===== Excerpted data =====

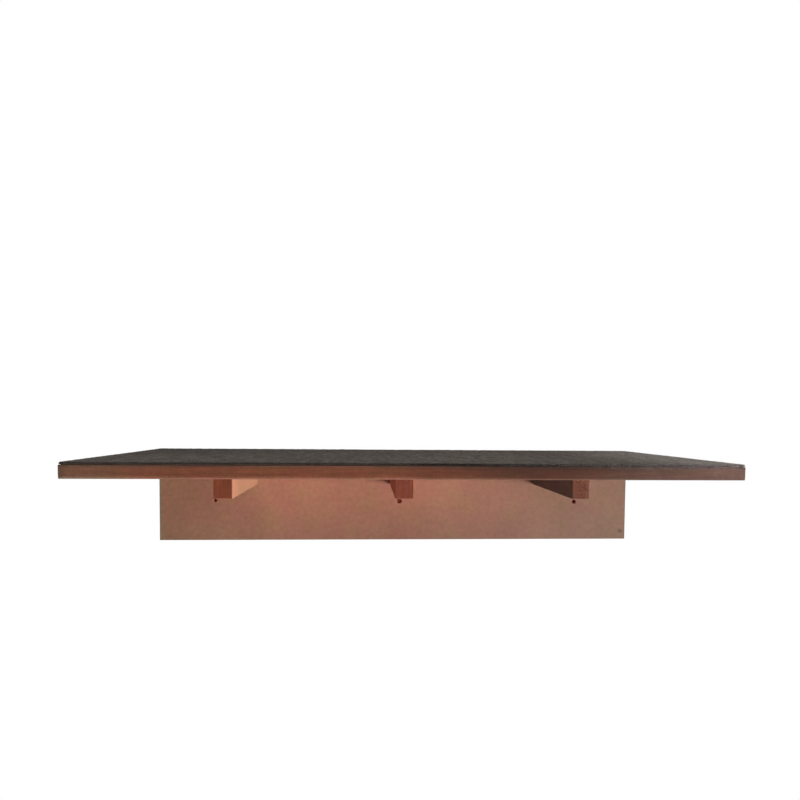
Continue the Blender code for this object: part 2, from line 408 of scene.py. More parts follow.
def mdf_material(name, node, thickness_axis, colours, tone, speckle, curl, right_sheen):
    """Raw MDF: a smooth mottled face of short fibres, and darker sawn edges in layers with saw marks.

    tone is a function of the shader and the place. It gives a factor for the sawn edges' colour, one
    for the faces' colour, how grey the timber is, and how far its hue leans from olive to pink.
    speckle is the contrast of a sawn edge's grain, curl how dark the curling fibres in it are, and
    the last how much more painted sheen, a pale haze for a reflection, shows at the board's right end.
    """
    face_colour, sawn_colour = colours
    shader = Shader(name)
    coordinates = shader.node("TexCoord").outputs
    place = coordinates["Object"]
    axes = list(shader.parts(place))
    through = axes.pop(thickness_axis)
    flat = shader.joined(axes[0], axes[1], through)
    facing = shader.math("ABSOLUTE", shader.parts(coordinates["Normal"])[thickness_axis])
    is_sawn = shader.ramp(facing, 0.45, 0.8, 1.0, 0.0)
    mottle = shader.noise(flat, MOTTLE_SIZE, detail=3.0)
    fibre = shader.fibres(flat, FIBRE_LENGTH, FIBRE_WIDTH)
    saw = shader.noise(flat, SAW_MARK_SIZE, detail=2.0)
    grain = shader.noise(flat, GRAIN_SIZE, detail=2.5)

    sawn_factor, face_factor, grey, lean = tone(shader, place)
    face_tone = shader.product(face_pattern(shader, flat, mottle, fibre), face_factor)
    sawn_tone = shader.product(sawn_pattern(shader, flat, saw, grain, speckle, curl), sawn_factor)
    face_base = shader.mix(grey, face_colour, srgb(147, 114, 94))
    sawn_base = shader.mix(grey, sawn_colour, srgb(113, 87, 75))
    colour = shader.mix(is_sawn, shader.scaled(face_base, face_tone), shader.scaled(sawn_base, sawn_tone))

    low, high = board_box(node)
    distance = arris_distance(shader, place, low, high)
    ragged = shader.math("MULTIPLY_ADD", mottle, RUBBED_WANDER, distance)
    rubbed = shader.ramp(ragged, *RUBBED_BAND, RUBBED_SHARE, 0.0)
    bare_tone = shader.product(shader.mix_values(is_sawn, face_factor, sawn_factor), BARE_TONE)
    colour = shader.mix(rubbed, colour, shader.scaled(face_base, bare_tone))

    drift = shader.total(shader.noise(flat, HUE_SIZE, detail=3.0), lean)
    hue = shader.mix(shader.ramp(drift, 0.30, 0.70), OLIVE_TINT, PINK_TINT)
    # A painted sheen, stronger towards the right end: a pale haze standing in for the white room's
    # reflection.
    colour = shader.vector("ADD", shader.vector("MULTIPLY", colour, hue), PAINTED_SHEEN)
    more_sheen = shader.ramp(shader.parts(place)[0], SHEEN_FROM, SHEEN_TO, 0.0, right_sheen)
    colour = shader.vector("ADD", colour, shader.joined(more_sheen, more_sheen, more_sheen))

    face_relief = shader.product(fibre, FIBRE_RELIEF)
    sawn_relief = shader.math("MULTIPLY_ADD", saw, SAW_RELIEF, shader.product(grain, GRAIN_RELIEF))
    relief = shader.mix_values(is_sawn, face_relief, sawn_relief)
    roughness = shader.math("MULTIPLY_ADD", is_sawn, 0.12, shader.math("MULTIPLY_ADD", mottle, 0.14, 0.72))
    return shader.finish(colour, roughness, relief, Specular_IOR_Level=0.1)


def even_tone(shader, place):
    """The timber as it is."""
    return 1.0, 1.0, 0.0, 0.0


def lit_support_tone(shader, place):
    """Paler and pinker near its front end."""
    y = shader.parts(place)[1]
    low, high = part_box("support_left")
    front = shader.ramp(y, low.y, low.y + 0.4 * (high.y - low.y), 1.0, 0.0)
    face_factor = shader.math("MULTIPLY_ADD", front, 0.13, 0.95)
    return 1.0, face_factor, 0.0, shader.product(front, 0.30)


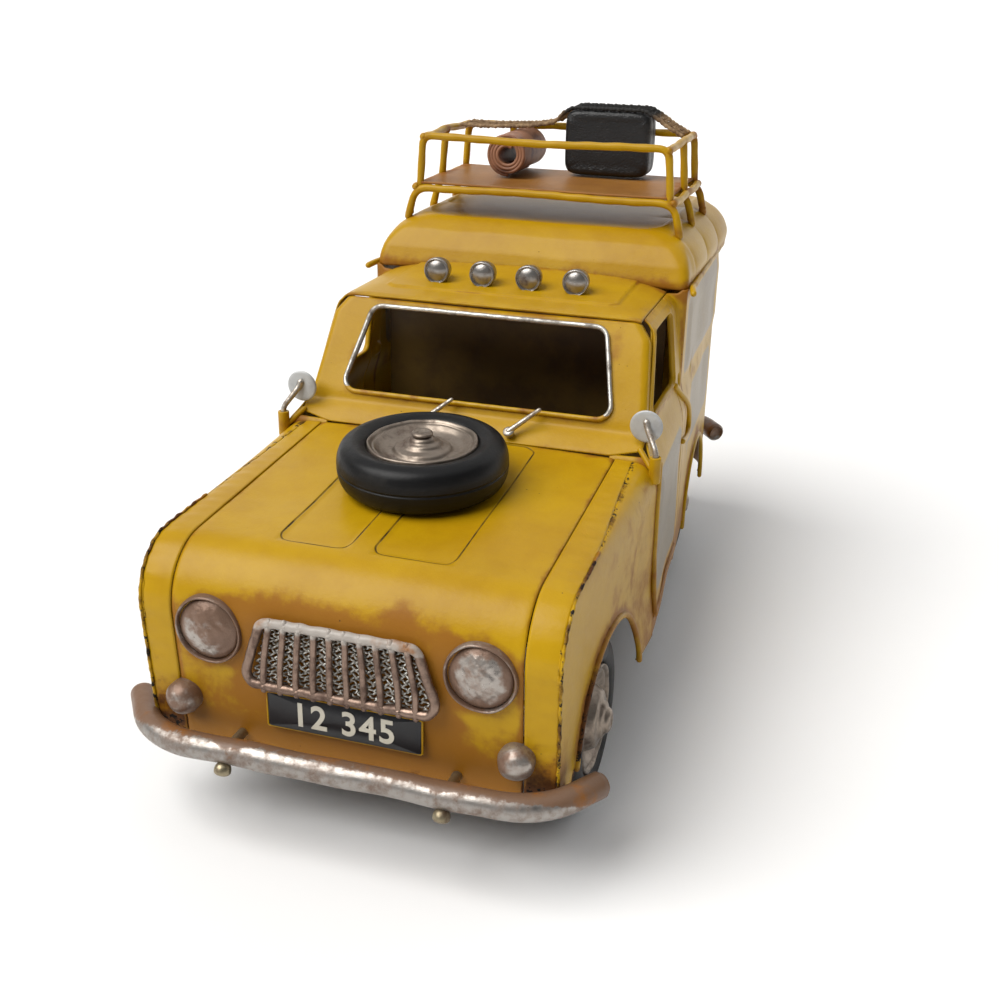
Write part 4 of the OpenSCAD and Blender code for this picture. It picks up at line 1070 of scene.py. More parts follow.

=====

Tally how many lines in the material above hold the word "parts". Write only that number.

> _Written solution_
6